February 8th, 2008 by screenwriterguy

Lipstick JungleSo it took maybe one second to realize I was far from the target audience for Lipstick Jungle.  We start with shots of women’s calves as their expensive high heels clack down New York sidewalks.  A newscaster tells us that the sets of legs belong to a trio of the most powerful women in the country.  Then, boom, fashion show.  If not self-mandated to review every new show for this site, I might well have hit the remote right there.

However, I liked the show.  Well… at least I liked the structure on which it was built.  With an ensemble of three, LJ had time to explore each character well.  There was strong conflict in each storyline, and the pacing and development for each woman was compelling.  Less appealing was the fact that this sorority of female power elite featured less power and more sorority.  Good storytelling might get me to overlook the lack of subtlety in visiting feminist themes (Career vs. family, marital doldrums, arrogant suitors, boys’ club co-workers, all in the pilot?  Leave yourself some girl-power territory for later!) but I will never love the conversation if it has to happen while shopping for scarves and coconut body oil.  Perhaps the target audience will find this juxtaposition intriguing, but I thought the tone undermined the premise.  Maybe I’m giving the producers too much credit for wanting to create high-status female characters of depth, but the opportunity is undeniable.  Make-up tips in every commercial break don’t help.

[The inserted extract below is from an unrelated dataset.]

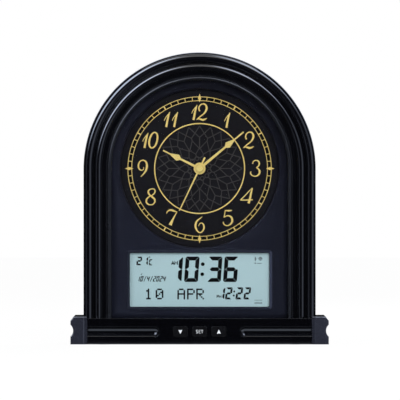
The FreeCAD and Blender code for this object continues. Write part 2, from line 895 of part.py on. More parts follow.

Best aspect:  The relationship between Brooke Shields’s character and her husband, who is simultaneously supportive of and threatened by her success.

Worst aspect: The relationship between Lindsay Price’s character and Andrew McCarthy as her paper-thin billionaire boyfriend.  (Maybe I just can’t get past the fact that she was in the American Coupling.)

Verdict: I won’t go out of my way to watch it again, but wouldn’t flip to E.R. to avoid it.

Odds of success: Good.  Everything I didn’t like about it might be exactly what attracts a female crowd.  Meanwhile, given that the storytelling is solid, that the strike makes for fertile ground in which to launch a show, and a cast that did an admirable job performing likable characters, we could be talking about a Grey’s Anatomy lite.